begin

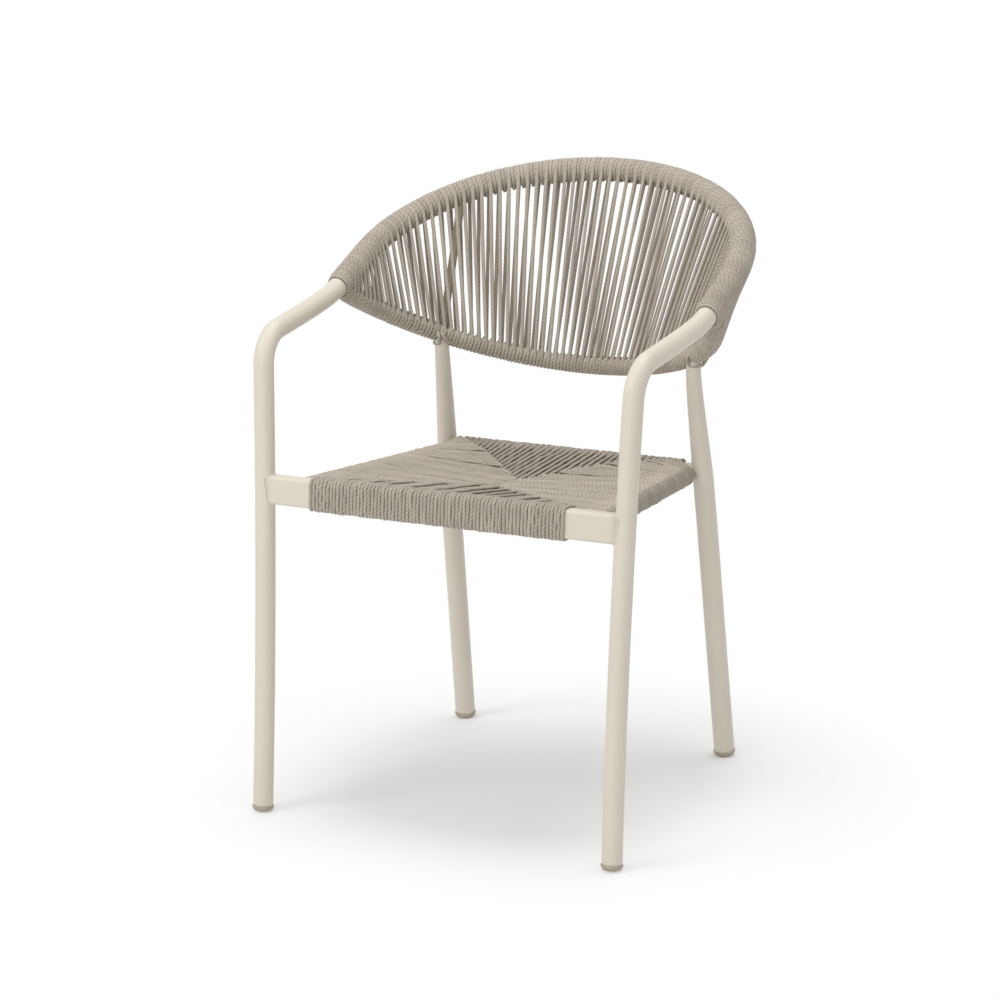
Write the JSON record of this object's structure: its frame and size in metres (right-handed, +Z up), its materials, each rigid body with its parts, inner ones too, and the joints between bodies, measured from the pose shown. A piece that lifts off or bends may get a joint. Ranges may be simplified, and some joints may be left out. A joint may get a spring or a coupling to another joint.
{
  "type": "rope armchair",
  "caption": "Outdoor armchair with a bent tube frame, a curved open back of stretched rope between two rails, and a woven rope seat.",
  "frame": {"origin": "middle of the base of the bounding box, on the floor", "axes": "+Z up, the chair faces -Y, +X is the viewer's right when seen from the front"},
  "size_m": [0.6085, 0.6207, 0.8663],
  "materials": {
    "frame_paint": "satin powder coat, warm off-white",
    "rope": "matt taupe cord",
    "glide_plastic": "matt taupe plastic",
    "spigot_alloy": "bare drawn tube"
  },
  "bodies": {
    "root": {"front_leg_arm_left": "frame_paint", "front_leg_arm_right": "frame_paint", "rear_leg_left": "frame_paint", "rear_leg_right": "frame_paint", "back_hoop": "frame_paint", "lower_back_rail": "frame_paint", "back_stay_left": "frame_paint", "back_stay_right": "frame_paint", "seat_front_bar": "frame_paint", "seat_side_rail_left": "frame_paint", "seat_side_rail_right": "frame_paint", "seat_rear_rail": "frame_paint", "hoop_winding": "rope", "lower_rail_winding": "rope", "tip_winding_left": "rope", "tip_winding_right": "rope", "back_cords": "rope", "seat_weave_front": "rope", "seat_weave_rear": "rope", "seat_weave_left": "rope", "seat_weave_right": "rope", "foot_glide_front_left": "glide_plastic", "foot_glide_front_right": "glide_plastic", "foot_glide_rear_left": "glide_plastic", "foot_glide_rear_right": "glide_plastic", "arm_joint_sleeve_left": "spigot_alloy", "arm_joint_sleeve_right": "spigot_alloy"}
  },
  "joints": []
}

end

### Stated exercise
Return all the data above once more, precisely as given.

### Exercise solution
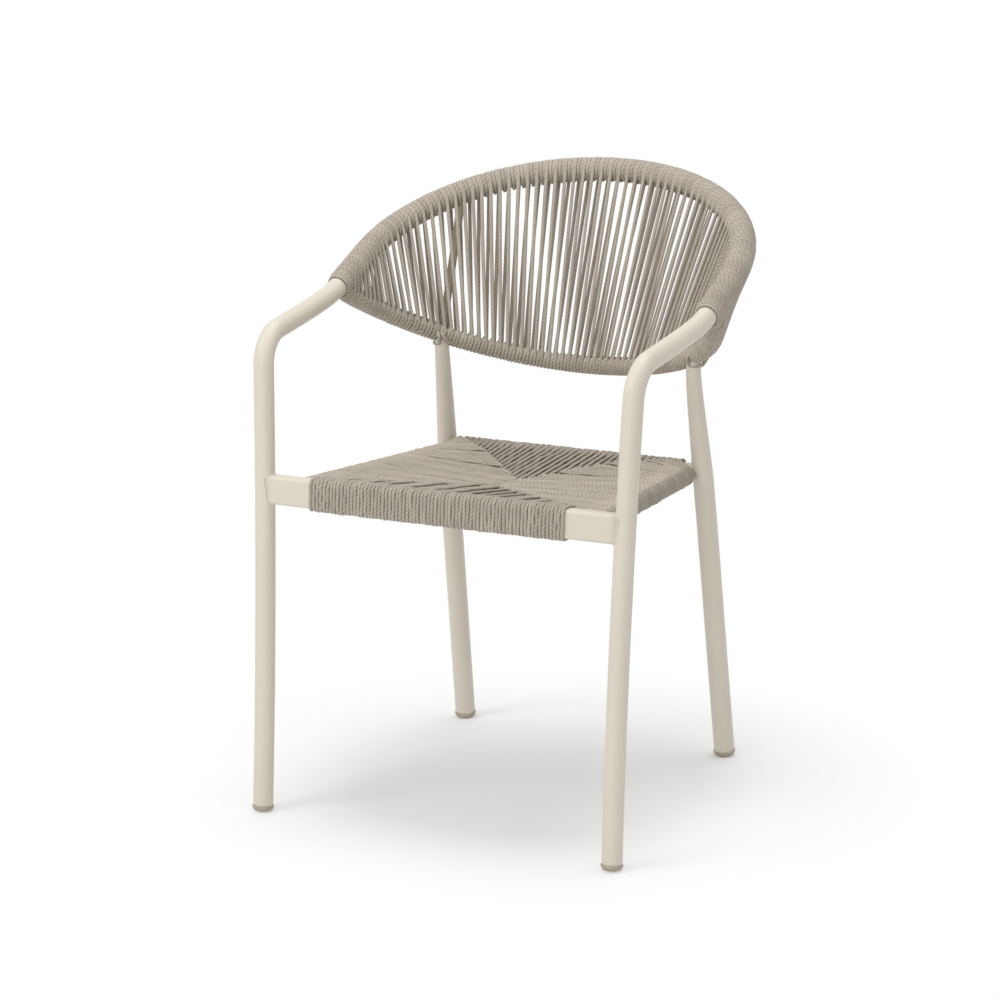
Write the JSON record of this object's structure: its frame and size in metres (right-handed, +Z up), its materials, each rigid body with its parts, inner ones too, and the joints between bodies, measured from the pose shown. A piece that lifts off or bends may get a joint. Ranges may be simplified, and some joints may be left out. A joint may get a spring or a coupling to another joint.
{
  "type": "rope armchair",
  "caption": "Outdoor armchair with a bent tube frame, a curved open back of stretched rope between two rails, and a woven rope seat.",
  "frame": {"origin": "middle of the base of the bounding box, on the floor", "axes": "+Z up, the chair faces -Y, +X is the viewer's right when seen from the front"},
  "size_m": [0.6085, 0.6207, 0.8663],
  "materials": {
    "frame_paint": "satin powder coat, warm off-white",
    "rope": "matt taupe cord",
    "glide_plastic": "matt taupe plastic",
    "spigot_alloy": "bare drawn tube"
  },
  "bodies": {
    "root": {"front_leg_arm_left": "frame_paint", "front_leg_arm_right": "frame_paint", "rear_leg_left": "frame_paint", "rear_leg_right": "frame_paint", "back_hoop": "frame_paint", "lower_back_rail": "frame_paint", "back_stay_left": "frame_paint", "back_stay_right": "frame_paint", "seat_front_bar": "frame_paint", "seat_side_rail_left": "frame_paint", "seat_side_rail_right": "frame_paint", "seat_rear_rail": "frame_paint", "hoop_winding": "rope", "lower_rail_winding": "rope", "tip_winding_left": "rope", "tip_winding_right": "rope", "back_cords": "rope", "seat_weave_front": "rope", "seat_weave_rear": "rope", "seat_weave_left": "rope", "seat_weave_right": "rope", "foot_glide_front_left": "glide_plastic", "foot_glide_front_right": "glide_plastic", "foot_glide_rear_left": "glide_plastic", "foot_glide_rear_right": "glide_plastic", "arm_joint_sleeve_left": "spigot_alloy", "arm_joint_sleeve_right": "spigot_alloy"}
  },
  "joints": []
}